Bucky's countering with a thumping ground attack, with Steven Jackson and Brandon Jacobs pounding away behind an offense that can come in with a fullback and not one but two run-blocking tight ends, Kevin Boss and 286-pound Brandon Manumaleuna. It's effective. It's controlling the game. Lombardi's D-line is overloaded with pass rushers. He brings in the Ravens' Haloti Ngata early to shore up the middle. The linebackers are basically speed guys. MLB DeMeco Ryans is being suckered with counters. Thomas Howard, a speedy outside man, is overrunning the plays.
Brady puts up a couple of sixes but he throws a pick, too, underestimating the speed of the 49ers' Patrick Willis. The Brooksies are grinding and putting up field goals, but then they get a break on special teams. The 49ers' Michael Robinson, an underrated special teams demon, and the Chargers' Kaseem Osgood, force a fumble on a kick return, Robinson scoops up the loose ball and takes it all the way.
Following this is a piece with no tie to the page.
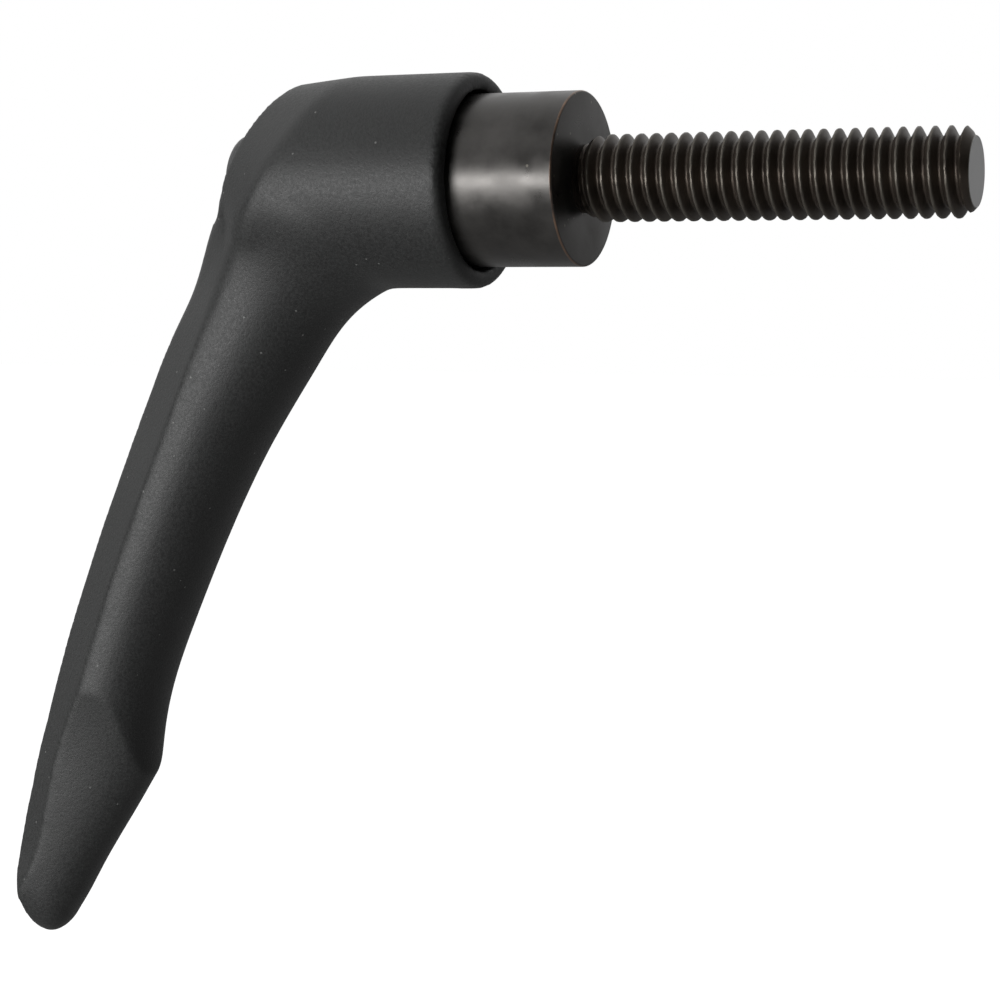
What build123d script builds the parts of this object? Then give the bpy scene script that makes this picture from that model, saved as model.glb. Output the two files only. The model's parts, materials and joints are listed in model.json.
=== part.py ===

It's a 20-20 tie in the fourth quarter.
Seven minutes left. Brady goes to work. The Brooksies have dressed only six D-linemen and that's their undoing. They're exhausted. The rotation is killing them. The rush has died. Brady works them over with his mini-backs, Maurice Jones-Drew and Ahmad Bradshaw. With three minutes to go, he runs Jones-Drew on a sucker-trap for six points. The Brooksies get the ball at midfield, after a nifty return by Devin Hester. Will this be an overtime contest, the first one in a title game since Colts-Giants?
But the numbers game kills Brees, too. The Lombardies have loaded their lineup with D-linemen, nine, count'em, nine! On third-and-long, the well-rested pair of wingmen, Dwight Freeney and Justin Tuck, get him in a squeeze and knock the ball loose. The Lombardies only have to run the clock now, but on third and long they run a draw play, over Shaun Rogers, who is too tired to get out of his stance, and little Maurice breaks it for 40 yards and the last score of the game, which gives the Lombardies a 34-20 victory. Dr. Z's bet, taking the 12½, sinks beneath the waves with all hands singing Nearer My God To Thee.
And I swear to you folks, that's the way it happened.